## [Objective]
Keep only the lines of the listing that include the word "from", and copy them.
[START Information provided]
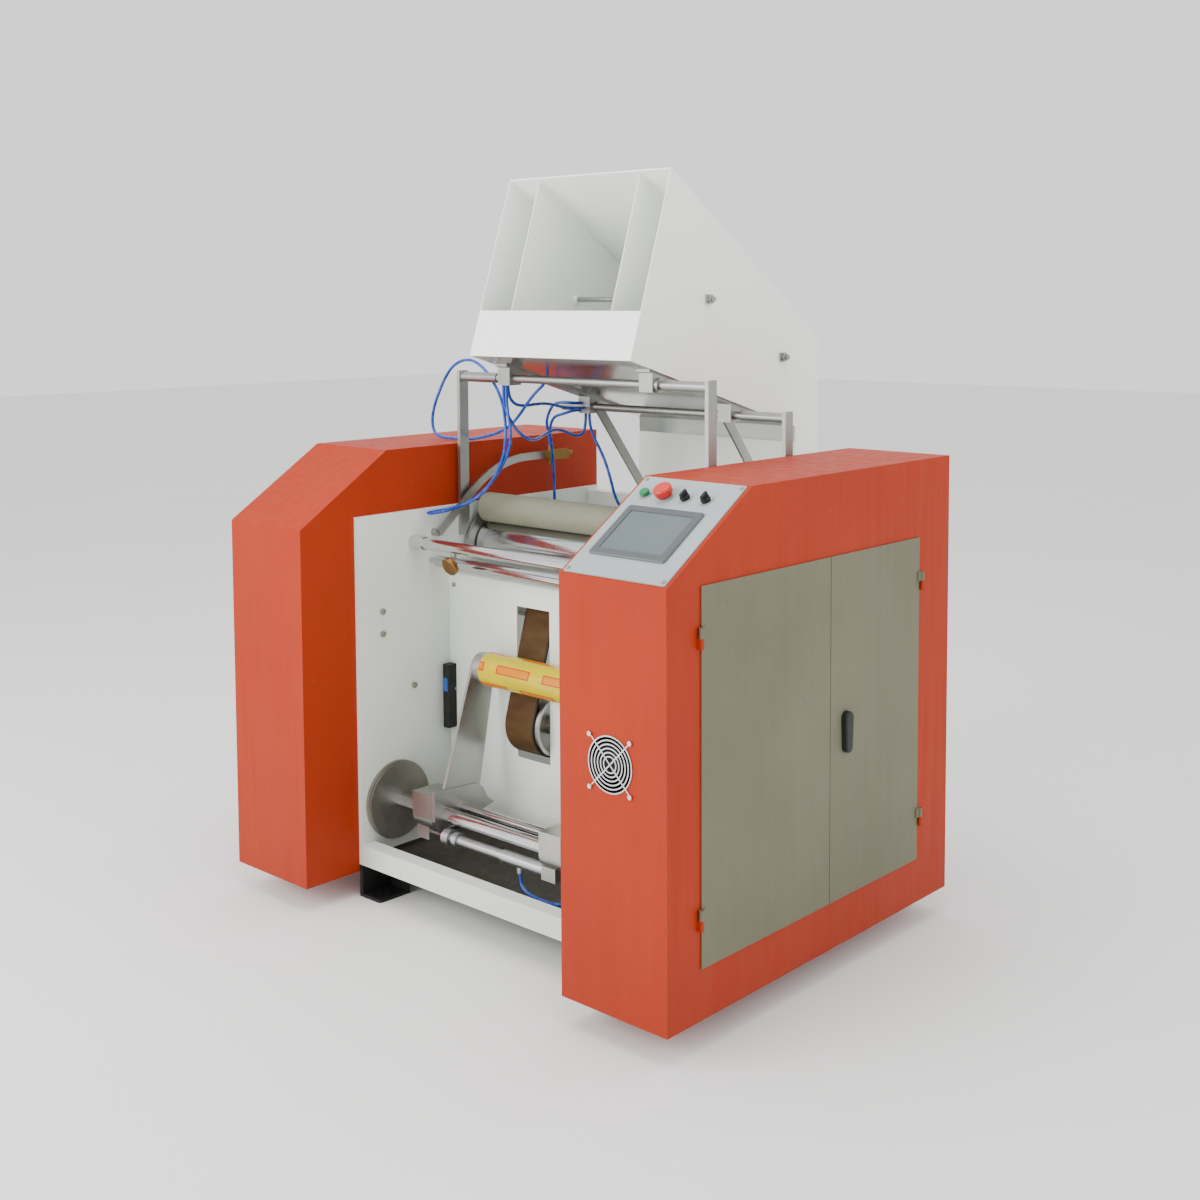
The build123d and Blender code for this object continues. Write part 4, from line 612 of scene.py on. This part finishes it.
bronze = turned("bronze", seen(150, 112, 66), seen(118, 86, 50), rough=0.38,
                scratch=(20, 20, 20))
bar_low, bar_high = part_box("front_guide_bar")
bar_y = (bar_low.y + bar_high.y) / 2
knob_x = -0.266
knob_out = Vector((0, -0.91, -0.41)).normalized()
knob_start = Vector((knob_x, bar_y, bar_low.z - 0.026))
knob_radius, knob_length, knob_chamfer, knob_dish = 0.023, 0.014, 0.002, 0.008
stud_radius, stud_length = 0.006, 0.012
knob_outline = [
    (-stud_length, 0.0),
    (-stud_length, stud_radius),
    (0.0, stud_radius),
    (0.0, knob_radius - 0.003),
    (knob_chamfer, knob_radius),
    (knob_length - knob_chamfer, knob_radius),
    (knob_length, knob_radius - 0.003),
    (knob_length, knob_dish),
    (knob_length - knob_chamfer, 0.0),
]
lathe("tension_knob", knob_outline, start=knob_start, along=knob_out, body="frame",
      material=bronze)
tile("knob_lug", centre=(knob_x, bar_y + 0.004, bar_low.z - 0.012),
     size=(0.012, 0.012, 0.034), bevel=0.002, material=bright_steel, body="frame")

red_ring = moulded("red ring", seen(176, 40, 34), seen(150, 30, 28), rough=0.35)
drum_low, drum_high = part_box("chrome_roller")
drum_axis = (drum_low + drum_high) / 2
ring_x, ring_width, ring_chamfer = -0.402, 0.012, 0.002
ring_bore, ring_radius = 0.0155, 0.032
ring_outline = [
    (0, ring_bore),
    (0, ring_radius - ring_chamfer),
    (ring_chamfer, ring_radius),
    (ring_width - ring_chamfer, ring_radius),
    (ring_width, ring_radius - ring_chamfer),
    (ring_width, ring_bore),
    (0, ring_bore),
]
lathe("roller_ring", ring_outline, start=(ring_x, drum_axis.y, drum_axis.z), along=(1, 0, 0),
      body="chrome_roller", material=red_ring)

# --- Floor and light ------------------------------------------------------------------
# A wide, flat, pale matt floor, soft light from three large panels and an even white sky.
floor_size = 40
sky_strength = 1.35
bpy.ops.object.select_all(action="DESELECT")
bpy.ops.mesh.primitive_plane_add(size=1, location=(0, 0, 0))
floor = bpy.context.object
floor.name = "studio_floor"
floor.scale = (floor_size, floor_size, 1)
bpy.ops.object.transform_apply(location=True, rotation=True, scale=True)
ground = Finish("pale floor")
ground_colour = ground.mix(ground.noise(1.2, 4), seen(240, 240, 238), seen(234, 234, 232))
floor.data.materials.append(ground.surface(ground_colour, 0.0, ground.noise(3) * 0.1 + 0.6))


def panel_light(name, place, aim, width, height, power):
    """A large soft light that faces a point."""
    bpy.ops.object.light_add(type="AREA", location=place)
    lamp = bpy.context.object
    lamp.name = name
    lamp.data.shape = "RECTANGLE"
    lamp.data.size, lamp.data.size_y = width, height
    lamp.data.energy = power
    lamp.rotation_euler = (Vector(aim) - Vector(place)).to_track_quat("-Z", "Y").to_euler()


panel_light("front_light", place=(-1.4, -4.4, 2.4), aim=(0, 0, 0.9), width=3.4, height=2.6,
            power=220)
panel_light("side_light", place=(4.5, -0.5, 2.6), aim=(0, 0, 0.8), width=2.4, height=2.4,
            power=40)
panel_light("top_light", place=(0.3, -0.6, 4.6), aim=(0, 0, 0.5), width=3.0, height=3.0,
            power=90)
world = bpy.data.worlds.new("soft sky")
bpy.context.scene.world = world
world.use_nodes = True
sky = world.node_tree.nodes["Background"]
sky.inputs["Color"].default_value = (1.0, 1.0, 1.0, 1)
sky.inputs["Strength"].default_value = sky_strength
[END Information provided]
## [Task response]
The build123d and Blender code for this object continues. Write part 4, from line 612 of scene.py on. This part finishes it.
# A wide, flat, pale matt floor, soft light from three large panels and an even white sky.